Monte Carlo predictive summary for Bayes-by-Backprop models.

Parameters:

Name Type Description Default
model Module

Bayesian model supporting forward(sample=True).

required
x Tensor

Inputs.

required
n_samples int

Number of stochastic weight samples.

50
apply_softmax bool

If True, treat outputs as logits and return probability moments. Classification wrappers also enable this automatically.

False
aleatoric_var Tensor | None

Optional additive aleatoric variance term for plain regression models.

None

Returns:

Type Description
UQResult

Regression calls populate mean and variance fields. Classification calls populate mean/probs and probs_var after softmax averaging.

vi_elbo_step

vi_elbo_step(
    model: Module,
    x: Tensor,
    y: Tensor,
    num_batches: int | None = None,
    n_batches: int | None = None,
    criterion: Module | None = None,
    kl_weight: float = 1.0,
    mc_samples: int = 1,
) -> tuple[torch.Tensor, torch.Tensor, torch.Tensor]

Compute one Bayes-by-Backprop ELBO step.

Parameters:

Name Type Description Default
model Module

Bayesian model exposing forward(sample=True) and kl(). Heteroscedastic regression wrappers also expose nll(prediction, target); that internal likelihood term is used automatically when model.heteroscedastic is True.

required
x Tensor

Minibatch inputs and targets.

required
y Tensor

Minibatch inputs and targets.

required
num_batches int | None

Canonical number of optimizer steps per epoch, usually len(train_loader). KL is scaled as KL / num_batches.

None
n_batches int | None

Deprecated alias for num_batches kept for backward compatibility.

None
criterion Module | None

Data-fit loss used when the model does not implement nll(...).
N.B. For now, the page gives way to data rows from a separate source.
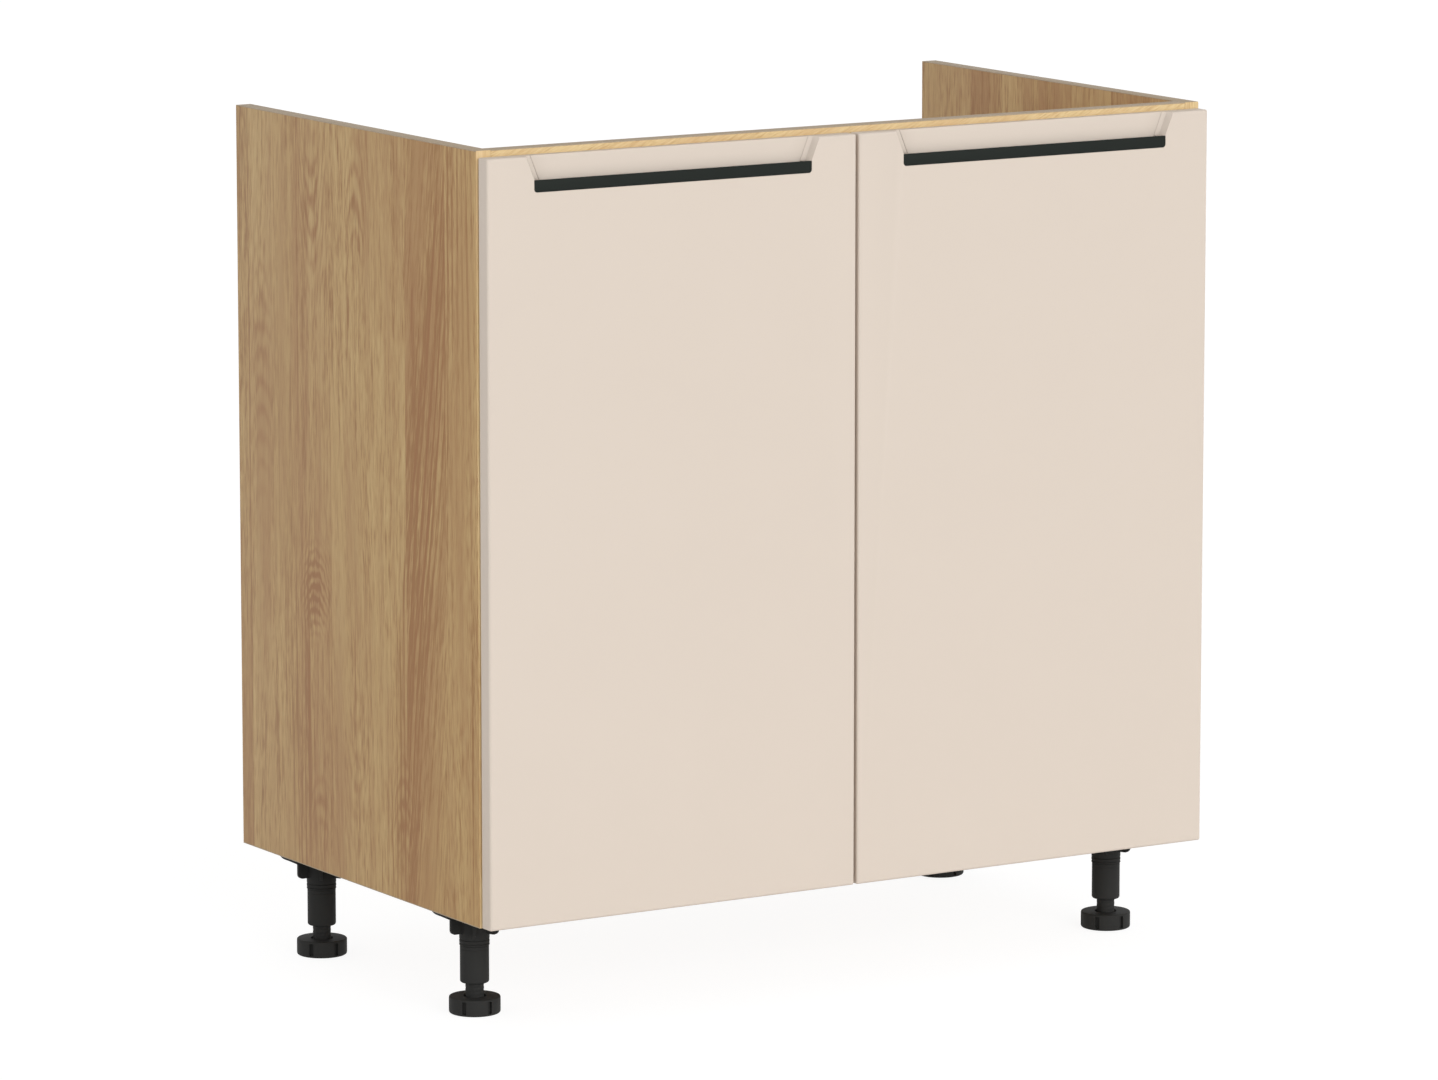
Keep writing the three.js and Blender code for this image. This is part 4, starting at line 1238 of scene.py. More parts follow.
class Finishes:
    """The finishes of the cabinet, each built once."""

    def __init__(self) -> None:
        """Builds every material."""
        x, y, z = Axis.X, Axis.Y, Axis.Z
        self.side = OakDecor(
            "oak_side", z, y, OAK, SIDE_STAVES, 3.7, SIDE_STREAKS, SIDE_ARCHES,
        ).material()
        self.far_side = OakDecor(
            "oak_far_side", z, y, OAK, BOARD_STAVES, 21.3, arches=FAR_SIDE_ARCHES,
        ).material()
        self.board_along = OakDecor("oak_board", x, y, OAK, BOARD_STAVES, 11.2).material()
        self.rail_face = OakDecor(
            "oak_rail", x, z, PALE_OAK, RAIL_STAVES, 5.9, fineness=2.2,
        ).material()
        self.band_up = OakDecor("oak_band_up", z, x, PALE_OAK, EDGE_STAVES, 8.1).material()
        self.band_along = OakDecor("oak_band_along", x, z, PALE_OAK, EDGE_STAVES, 2.4).material()
        self.back_band_up = OakDecor("oak_back_band_up", z, x, OAK, EDGE_STAVES, 14.6).material()
        self.back_band_along = OakDecor(
            "oak_back_band_along", x, z, OAK, EDGE_STAVES, 17.9,
        ).material()
        self.raw = RawBoard("raw_edge", srgb(166, 148, 126), srgb(196, 178, 153)).material()
        # The door's lacquer carries painted shade in the creases of the grip recess.
        self.lacquer = SmoothFinish(
            "door_lacquer", srgb(223, 210, 197), srgb(221, 208, 195), 0.42, specular=0.12,
            grain_mm=0.7, relief_mm=0.003, uneven=0.05, painted_crease_shade=1.3,
        ).material()
        self.strip = SmoothFinish(
            "black_anodised", srgb(40, 44, 41), srgb(36, 40, 37), 0.5, metallic=0.3, specular=0.1,
            relief_mm=0.003, uneven=0.12, brushed=x,
        ).material()
        self.plastic = SmoothFinish(
            "black_plastic", srgb(51, 51, 50), srgb(45, 45, 44), 0.62, specular=0.1,
            grain_mm=0.5, relief_mm=0.012, uneven=0.12,
        ).material()
        self.steel = SmoothFinish(
            "nickel_steel", srgb(190, 191, 190), srgb(176, 177, 177), 0.28, metallic=1.0,
            uneven=0.12,
        ).material()
        self.zinc = SmoothFinish(
            "satin_zinc", srgb(186, 184, 178), srgb(170, 168, 163), 0.44, metallic=0.9,
            grain_mm=0.4, relief_mm=0.01, uneven=0.14,
        ).material()
        self.rubber = SmoothFinish(
            "soft_bumper", srgb(216, 217, 214), srgb(205, 206, 203), 0.3, grain_mm=0.8,
            relief_mm=0.002,
        ).material()


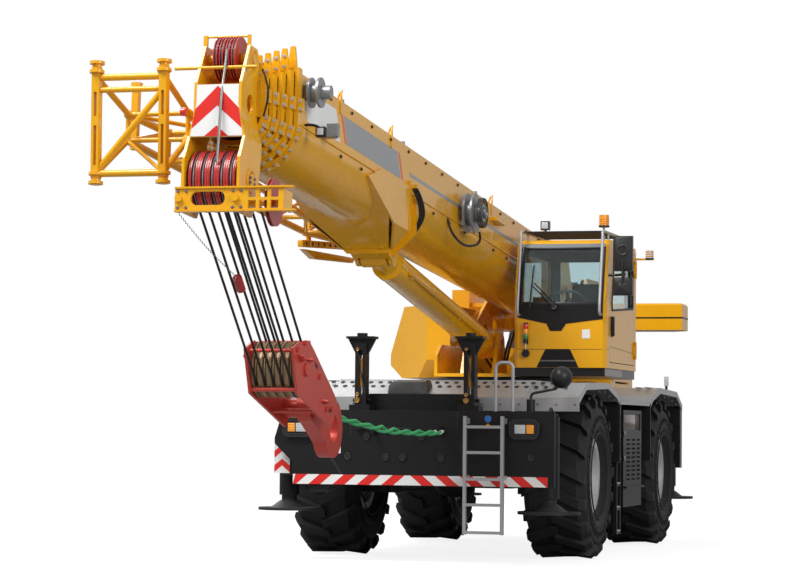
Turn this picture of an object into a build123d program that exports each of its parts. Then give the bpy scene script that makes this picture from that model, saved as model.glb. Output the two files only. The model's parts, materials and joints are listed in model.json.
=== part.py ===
"""Rough-terrain mobile crane: two-axle carrier, slewing superstructure, five-section boom.

Millimetres. +X is the driving direction, +Y the left side, +Z up, and Z = 0 is the ground.
Every size below is measured from the middle of the wheelbase, and export() moves the crane
so that its origin lies on the ground under the middle of its overall box.
"""

from math import atan2, cos, degrees, hypot, radians, sin, tan
import os

from build123d import *

os.makedirs("parts", exist_ok=True)

# ---------------------------------------------------------------- general
ORIGIN_X = 3150.0          # middle of the overall length, from the middle of the wheelbase
SEAT = 0.3                 # running clearance at pins, pads and bearings
RUN = 10.0                 # clearance between pieces that pass each other
PLATE = 20.0               # usual plate thickness

# ---------------------------------------------------------------- wheels and axles
WHEELBASE = 4100.0
TRACK = 2550.0             # between tyre centres
TYRE_RADIUS = 875.0
TYRE_WIDTH = 700.0
LUG_HEIGHT = 42.0
LUG_COUNT = 18             # on each side of the tread
LUG_WIDTH = 100.0
LUG_SWEEP = 170.0          # how far a lug runs round the tread from its root to its shoulder
BEAD_RADIUS = 345.0
RIM_FLANGE_RADIUS = 400.0
RIM_WIDTH = 540.0
RIM_WALL = 18.0
HUB_RADIUS = 175.0
SPINDLE_RADIUS = 90.0
SPINDLE_LENGTH = 90.0
KINGPIN_Y = 820.0
KINGPIN_RADIUS = 50.0
KINGPIN_BOSS_RADIUS = 105.0
KINGPIN_BOSS_HEIGHT = 300.0
KNUCKLE_DRUM_RADIUS = 190.0
FORK_THICKNESS = 60.0
AXLE_TUBE_HEIGHT = 230.0
AXLE_TUBE_WIDTH = 260.0
AXLE_NOSE = 370.0          # drive nose, from the axle towards the crane's middle
DIFFERENTIAL_RADIUS = 260.0

# ---------------------------------------------------------------- carrier frame
FRAME_HALF_WIDTH = 450.0
FRAME_OVERHANG = 1200.0    # frame beyond each axle
FRAME_END_X = WHEELBASE / 2 + FRAME_OVERHANG
FRAME_TOP_Z = 1780.0
FRAME_ARCH_Z = 1160.0      # underside over the axles
FRAME_BELLY_Z = 950.0      # underside between the axles
FRAME_STEP_X = 1150.0      # where the underside starts to rise
FRAME_NOSE_Z = 1640.0
FRAME_NOSE_LENGTH = 300.0
FRAME_WINDOW_RADIUS = 130.0
ENGINE_BOTTOM_Z = 1290.0
ENGINE_TOP_Z = 2150.0
ENGINE_LENGTH = 830.0
ENGINE_HALF_WIDTH = 330.0
HOOD_TOP_Z = 2400.0
HOOD_HALF_WIDTH = 900.0
HOOD_FRONT_X = -(FRAME_END_X - 950)
HOOD_REAR_X = -(FRAME_END_X + 530)
DECK_Z = 1890.0            # top of the deck plates
DECK_PLATE = 25.0
DECK_HALF_WIDTH = 1640.0
DECK_NOSE_Z = 1700.0       # front edge of the deck
DECK_SLOPE_X = 2850.0      # where the deck starts to fall to its front edge
WALKWAY_Z = 1710.0
ARCH_FRONT = 1230.0        # arch beyond its axle
ARCH_REAR = 1090.0         # arch before its axle
ARCH_INNER_Y = 1050.0
ARCH_LEG_INNER_Y = 1310.0
LADDER_REAR_X = 730.0      # side ladders
LADDER_FRONT_X = 930.0

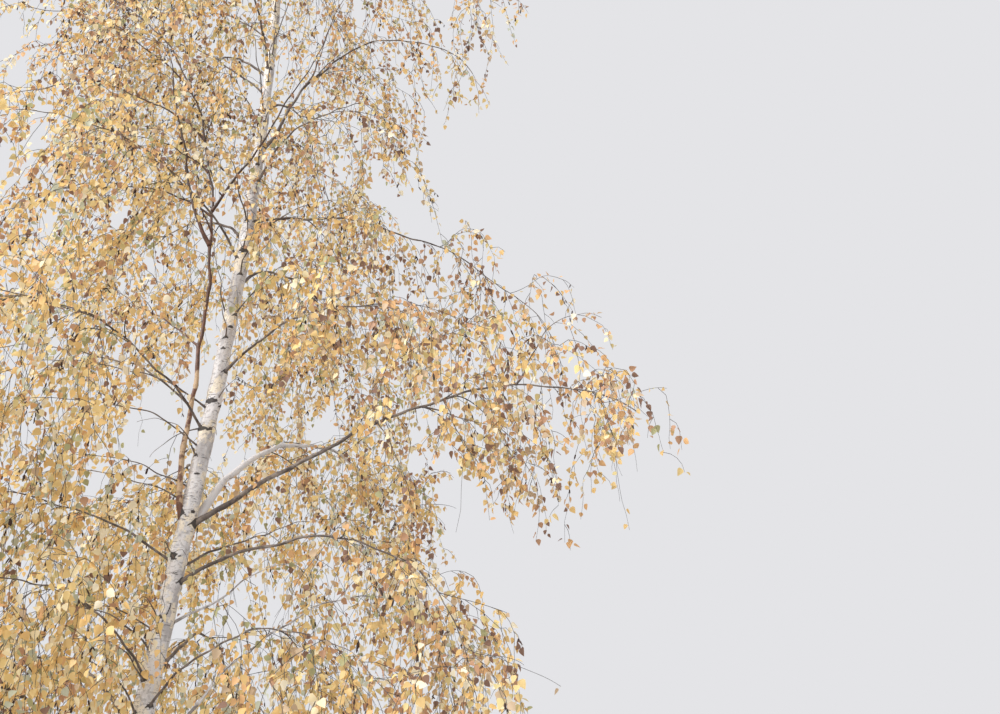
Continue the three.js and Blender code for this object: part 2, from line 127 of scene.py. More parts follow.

Defaults to mean-squared error for models with task_type='regression' and cross-entropy otherwise.

None
kl_weight float

Multiplicative weight for the scaled KL term.

1.0
mc_samples int

Number of stochastic forward passes used to Monte Carlo-average NLL and KL for a lower-variance ELBO estimate.

1

Returns:

Type Description
(loss, nll, kl):

loss keeps graph for backprop. nll and kl are detached scalar tensors intended for logging.